One is that the utility would be authorized to include a termination provision in all new Solar Rewards contracts with Boulder residents that would allow the company to terminate its obligations to purchase energy and renewable energy credits from those customers if the city created its own utility. The utility believes such a right might already be implicit in its agreements, but is seeking clarity on the matter from the PUC.
The utility is also looking to modify its Customer-Owned Small Solar Rewards program to pay out benefits to customers over a period of 20 years instead of 10, using more of a “pay for performance” model that other Solar Rewards programs are based on.
Xcel seeks permission to limit new demand-side management investment in Boulder “so that the level of costs that we incur to fund new Boulder DSM participation in each year does not exceed the DSM electric revenue received from all of our Boulder customers in that year.”Demand-side management involves reducing electricity use through activities or programs that promote electric energy efficiency or conservation, or more efficient management of electric energy loads.
Finally, Xcel would defer offering its community solar gardens program to Boulder customers unless the city of Boulder at some point decided not to proceed with municipalization.
Davis said it’s not Xcel’s desire to limit its incentive programs in Boulder. Company officials say they’ve reached out to the city of Boulder repeatedly to come to some sort of agreement that would make the company’s non-Boulder customers whole in the event that the city created its own utility. The Tuesday filing noted that Xcel would be willing to withdraw the application for modifications if such an agreement could be reached.

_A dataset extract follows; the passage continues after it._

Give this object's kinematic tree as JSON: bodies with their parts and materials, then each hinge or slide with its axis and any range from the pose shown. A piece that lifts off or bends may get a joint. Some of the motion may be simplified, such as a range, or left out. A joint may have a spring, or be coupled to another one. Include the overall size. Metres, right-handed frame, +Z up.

“(Xcel) has once again made an offer to the Boulder City Attorney to continue all voluntary programs in Boulder without change if the city would commit to compensate (Xcel) for the benefits that a city utility will receive from these programs,” Xcel’s PUC filing stated. “To date, Boulder has not agreed to reimburse (Xcel) for any of these program expenditures.”
Boulder spokeswoman Sarah Huntley said the city’s attorneys were notified of Xcel’s filing on Tuesday afternoon and still needed time to assess its impacts.
She said city officials want to make the sort of agreement Xcel is seeking. But she said the city has also been repeatedly denied when asking Xcel for information about the number of existing contracts with customers, provisions of those contracts and the financial implications of such an agreement.
“Until we get a full accounting of those contracts, which Xcel Energy has refused to give us, it is very difficult for the city to be specific about how we’ll treat each contract,” Huntley said. “Having said that, city council and staff are unified in their commitment to helping solar customers remain whole and not be harmed by their willingness to be early adopters of this important technology.”
This is not the first time Xcel has asked the PUC for permission to modify its programs with relation to Boulder customers due to the possibility of municipalization. Xcel filed a similar request in 2012, but the PUC then determined that it was premature to decide the issue because Boulder was simply in an exploratory mode as it related to municipalization.
Boulder’s notice of intent to acquire, Xcel says, changes the game.
“Given the city’s recent actions taking this formal step toward taking over our business in Boulder, it is now appropriate to readdress this issue,” Davis said.